What most people get wrong about super eligibility
The single biggest mistake is assuming the rules are stricter than they are. The $450 threshold is gone. The full-time-only rule is a memory. The “I’m a contractor, so no super for me” line is wrong more often than it’s right. Super eligibility in Australia is about as broad as it has ever been – and the gap between what people think and what the rule says is exactly where most missed contributions hide.
The other thing worth knowing: missed SG isn’t just lost money – it’s recoverable. The ATO takes reports of unpaid super, investigates, and can force employers to pay arrears with interest. If you reckon you were owed super in a past job and never got it, there’s a path to check, even years later, through the ATO’s individuals super page.
So the practical move on the worker side is simple: check that super is showing up on your payslips and actually landing in a fund. On the employer side, use the ATO’s eligibility tool instead of trusting your memory of the old rules. The system isn’t trying to catch you out – it’s just asking a different question than the one most of us grew up answering.

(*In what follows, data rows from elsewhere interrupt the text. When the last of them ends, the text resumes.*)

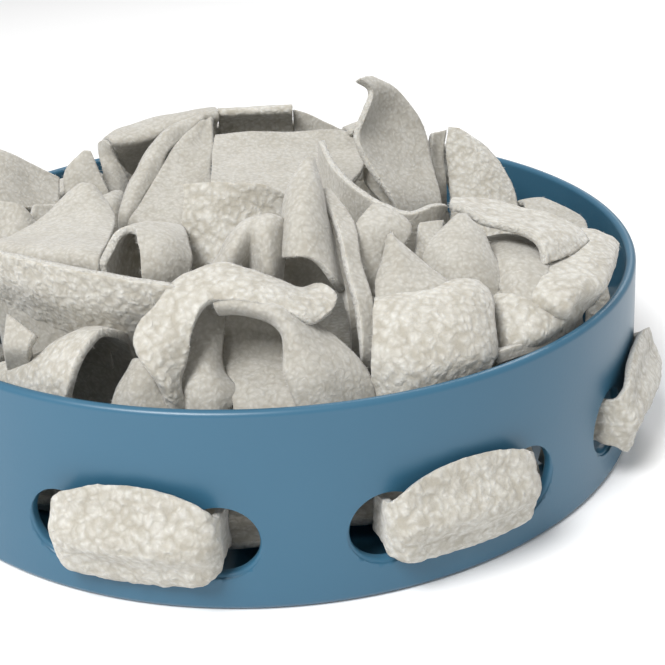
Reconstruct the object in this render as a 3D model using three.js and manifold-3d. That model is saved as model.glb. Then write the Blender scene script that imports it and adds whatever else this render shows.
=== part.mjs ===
// Snuffle bowl: a low round plastic bowl with 18 round holes through its wall, nine fleece
// loops threaded from hole to hole, and a heap of fleece strips. Millimetres, +Z up. The
// origin is at the middle of the bowl's underside, and the bowl's front is towards -Y.

import * as THREE from "three";
import { mergeVertices } from "three/addons/utils/BufferGeometryUtils.js";
import Module from "manifold-3d";

// Driving dimensions

const RIM_RADIUS = 140;
const FOOT_RADIUS = 144;
const BOWL_HEIGHT = 66;
const WALL = 3.6;
const FLOOR = 3.2;
const LIP_RADIUS = WALL / 2;
const FOOT_ROUND = 2.5;
const SEAM = 0.3;
const BOWL_SEGMENTS = 72;

const HOLE_COUNT = 18;
const HOLE_PITCH = 360 / HOLE_COUNT;
const FIRST_HOLE = -27.4;
const HOLE_RADIUS = 11.6;
const HOLE_HEIGHT = 24.2;
const HOLE_ROUND = 1;
const HOLE_SIDES = 16;

const FLEECE = 3;
const LOOP_COUNT = HOLE_COUNT / 2;
const LOOP_PITCH = 2 * HOLE_PITCH;
const FIRST_LOOP = FIRST_HOLE + HOLE_PITCH / 2;
const LOOP_LEAN = 86.5;

// How finely a strip is drawn: quads across, and the longest step and largest bend along it.
const STRIP_QUADS = 3;
const LOOP_QUADS = 4;
const LONGEST_STEP = 28;
const LARGEST_BEND = 22;
const PLEATS = 2;
const PULL = 1.5;
const NUDGE = 0.01;

const PLASTIC_COLOUR = 0x5b849b;
const FLEECE_COLOUR = 0xd9d4ca;

const wasm = await Module();
wasm.setup();

const degrees = (value) => (value * Math.PI) / 180;
const group = new THREE.Group();

// Joining and cutting

function solidOf(geometry) {
  const bare = geometry.index ? geometry : geometry.clone();
  bare.deleteAttribute("normal");
  bare.deleteAttribute("uv");
  const merged = mergeVertices(bare, 1e-4);
  return new wasm.Manifold(new wasm.Mesh({
    numProp: 3,
    vertProperties: new Float32Array(merged.attributes.position.array),
    triVerts: new Uint32Array(merged.index.array),
  }));
}

function geometryOf(solid) {
  const mesh = solid.getMesh();
  const geometry = new THREE.BufferGeometry();
  geometry.setAttribute("position", new THREE.BufferAttribute(mesh.vertProperties, 3));
  geometry.setIndex(new THREE.BufferAttribute(mesh.triVerts, 1));
  return geometry;
}

function addPiece(name, geometry, colour, roughness) {
  const material = new THREE.MeshStandardMaterial({ color: colour, roughness, metalness: 0 });
  const mesh = new THREE.Mesh(geometry, material);
  mesh.name = name;
  group.add(mesh);
  return mesh;
}

// Bowl

const wallRadius = (height) => FOOT_RADIUS + (RIM_RADIUS - FOOT_RADIUS) * (height / BOWL_HEIGHT);

// The wall's section, from its foot up the outside, over the lip and down the inside.
function wallProfile() {
  const lipHeight = BOWL_HEIGHT - LIP_RADIUS;
  const lipCentre = wallRadius(lipHeight) - LIP_RADIUS;
  const insideFoot = wallRadius(0) - WALL;
  const points = [
    new THREE.Vector2(insideFoot, 0),
    new THREE.Vector2(FOOT_RADIUS - FOOT_ROUND, 0),
    new THREE.Vector2(FOOT_RADIUS - 0.35 * FOOT_ROUND, 0.3 * FOOT_ROUND),
    new THREE.Vector2(wallRadius(FOOT_ROUND), FOOT_ROUND),
  ];
  for (const turn of [0, 45, 90, 135, 180]) {
    const angle = degrees(turn);
    points.push(new THREE.Vector2(
      lipCentre + LIP_RADIUS * Math.cos(angle),
      lipHeight + LIP_RADIUS * Math.sin(angle),
    ));
  }
  points.push(points[0].clone());
  return points;
}

// A plug for one hole, flared at the outside of the wall, lying along +X.
function holePlug() {
  const outside = wallRadius(HOLE_HEIGHT);
  const flare = HOLE_ROUND + 0.6;
  const points = [
    new THREE.Vector2(0, outside - 3 * WALL),
    new THREE.Vector2(HOLE_RADIUS, outside - 3 * WALL),
    new THREE.Vector2(HOLE_RADIUS, outside - flare),
    new THREE.Vector2(HOLE_RADIUS + 3 * WALL, outside - flare + 3.6 * WALL),
    new THREE.Vector2(0, outside - flare + 3.6 * WALL),
  ];
  const plug = new THREE.LatheGeometry(points, HOLE_SIDES);
  plug.rotateZ(-Math.PI / 2);
  return plug;
}

// The heading of a hole, in degrees from the front, positive towards +X.
const holeHeading = (index) => FIRST_HOLE + index * HOLE_PITCH;

function makeBowl() {
  const floorRadius = wallRadius(0) - WALL - SEAM;
  const floor = new THREE.CylinderGeometry(floorRadius, floorRadius, FLOOR, BOWL_SEGMENTS);
  floor.rotateX(Math.PI / 2);
  floor.translate(0, 0, FLOOR / 2);
  addPiece("bowl_floor", floor, PLASTIC_COLOUR, 0.35);

  const lathe = new THREE.LatheGeometry(wallProfile(), BOWL_SEGMENTS);
  lathe.rotateX(Math.PI / 2);
  let wall = solidOf(lathe);
  for (let index = 0; index < HOLE_COUNT; index += 1) {
    const plug = holePlug();
    plug.rotateZ(degrees(holeHeading(index) - 90));
    plug.translate(0, 0, HOLE_HEIGHT);
    wall = wall.subtract(solidOf(plug));
  }
  addPiece("bowl_wall", geometryOf(wall), PLASTIC_COLOUR, 0.35);
}

makeBowl();

// Fleece

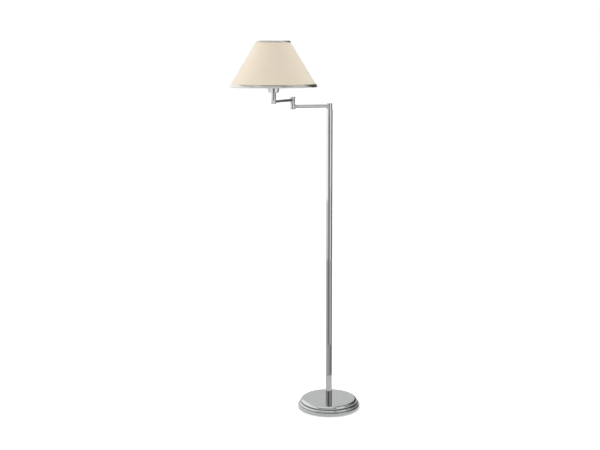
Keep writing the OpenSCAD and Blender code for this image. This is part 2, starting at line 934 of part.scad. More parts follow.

What matters most, in order
If you only check a few things, work through them in this order:
- Confirm you’re an employee or labour-based contractor. If you are, the default is that you’re covered – the $450 threshold no longer exists.
- If you’re under 18, count the hours. Super is only required once you work more than 30 hours in a week.
- If you contract through an ABN, look at the substance. Paid mainly for your labour usually means super applies; a genuine result-based contract usually doesn’t.
- If you’re self-employed, decide to contribute. No SG comes automatically, but you can pay in yourself and may claim a deduction within limits.
- Check your payslips, then act on gaps. Make sure super is listed and reaching your fund – and if past super went missing, report it to the ATO.